About the same time that Carey himself settled in Serampore there arrived the Lady Rumohr. She built a house on the Hoogli bank immediately below that of the missionaries, whose society she sought, and by whom she was baptised. On the 9th May 1808 she became Carey's wife; and in May 1821 she too was removed by death in her sixty-first year, after thirteen years of unbroken happiness.
Charlotte Emilia, born in the same year as Carey in the then Danish duchy of Schleswick, was the only child of the Chevalier de Rumohr, who married the Countess of Alfeldt, only representative of a historic family. Her wakefulness when a sickly girl of fifteen saved the whole household from destruction by fire, but she herself became so disabled that she could never walk up or down stairs. She failed to find complete recovery in the south of Europe, and her father's friend, Mr.
Anker, a director of the Danish East India Company, gave her letters to his brother, then Governor of Tranquebar, in the hope that the climate of India might cause her relief. The Danish s.h.i.+p brought her first to Serampore, where Colonel Bie introduced her to the brotherhood, and there she resolved to remain. She knew the princ.i.p.al languages of Europe; a copy of the Pensees of Pascal, given to her by Mr. Anker before she sailed, for the first time quickened her conscience. She speedily learned English, that she might join the missionaries in public wors.h.i.+p. The barren orthodoxy of the Lutheranism in which she had been brought up had made her a sceptic. This soon gave way to the evangelical teaching of the same apostle who had brought Luther himself to Christ. She became a keen student of the Scriptures, then an ardent follower of Jesus Christ.
On her marriage to Dr. Carey, in May 1808, she made over her house to the mission, and when, long after, it became famous as the office of the weekly Friend of India, the rent was sacredly devoted to the a.s.sistance of native preachers. She learned Bengali that she might be as a mother to the native Christian families. She was her husband's counsellor in all that related to the extension of the varied enterprise of the brethren. Especially did she make the education of Hindoo girls her own charge, both at Serampore and Cutwa. Her leisure she gave to the reading of French Protestant writers, such as Saurin and Du Moulin. She admired, wrote Carey, ”Ma.s.sillon's language, his deep knowledge of the human heart, and his intrepidity in reproving sin; but felt the greatest dissatisfaction with his total neglect of his Saviour, except when He is introduced to give efficacy to works of human merit. These authors she read in their native language, that being more familiar to her than English. She in general enjoyed much of the consolations of religion. Though so much afflicted, a pleasing cheerfulness generally pervaded her conversation. She indeed possessed great activity of mind. She was constantly out with the dawn of the morning when the weather permitted, in her little carriage drawn by one bearer; and again in the evening, as soon as the sun was sufficiently low. She thus spent daily nearly three hours in the open air. It was probably this vigorous and regular course which, as the means, carried her beyond the age of threescore years (twenty-one of them spent in India), notwithstanding the weakness of her const.i.tution.”

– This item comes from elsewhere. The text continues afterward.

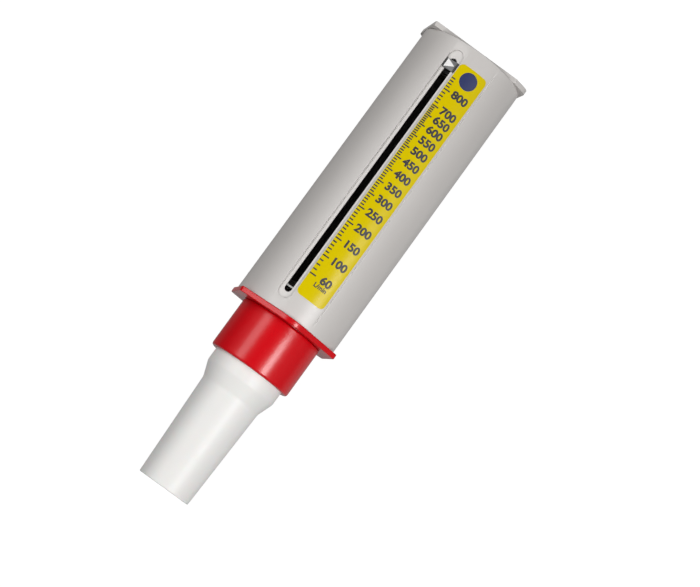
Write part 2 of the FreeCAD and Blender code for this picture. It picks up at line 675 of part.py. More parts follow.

It is a pretty picture, the delicate invalid lady, drawn along the mall morning and evening, to enjoy the river breeze, on her way to and from the schools and homes of the natives. But her highest service was, after all, to her husband, who was doing a work for India and for humanity, equalled by few, if any. When, on one occasion, they were separated for a time while she sought for health at Monghyr, she wrote to him the tenderest yet most courtly love-letters.
”MY DEAREST LOVE,--I felt very much in parting with thee, and feel much in being so far from thee...I am sure thou wilt be happy and thankful on account of my voice, which is daily getting better, and thy pleasure greatly adds to mine own.
”I hope you will not think I am writing too often; I rather trust you will be glad to hear of me...Though my journey is very pleasant, and the good state of my health, the freshness of the air, and the variety of objects enliven my spirits, yet I cannot help longing for you.
Pray, my love, take care of your health that I may have the joy to find you well.
”I thank thee most affectionately, my dearest love, for thy kind letter. Though the journey is very useful to me, I cannot help feeling much to be so distant from you, but I am much with you in my thoughts...The Lord be blessed for the kind protection He has given to His cause in a time of need. May He still protect and guide and bless His dear cause, and give us all hearts growing in love and zeal...I felt very much affected in parting with thee. I see plainly it would not do to go far from you; my heart cleaves to you. I need not say (for I hope you know my heart is not insensible) how much I feel your kindness in not minding any expense for the recovery of my health. You will rejoice to hear me talk in my old way, and not in that whispering manner.
”I find so much pleasure in writing to you, my love, that I cannot help doing it. I was nearly disconcerted by Mrs.--laughing at my writing so often; but then, I thought, I feel so much pleasure in receiving your letters that I may hope you do the same. I thank thee, my love, for thy kind letter. I need not say that the serious part of it was welcome to me, and the more as I am deprived of all religious intercourse...I shall greatly rejoice, my love, in seeing thee again; but take care of your health that I may find you well. I need not say how much you are in my thoughts day and night.”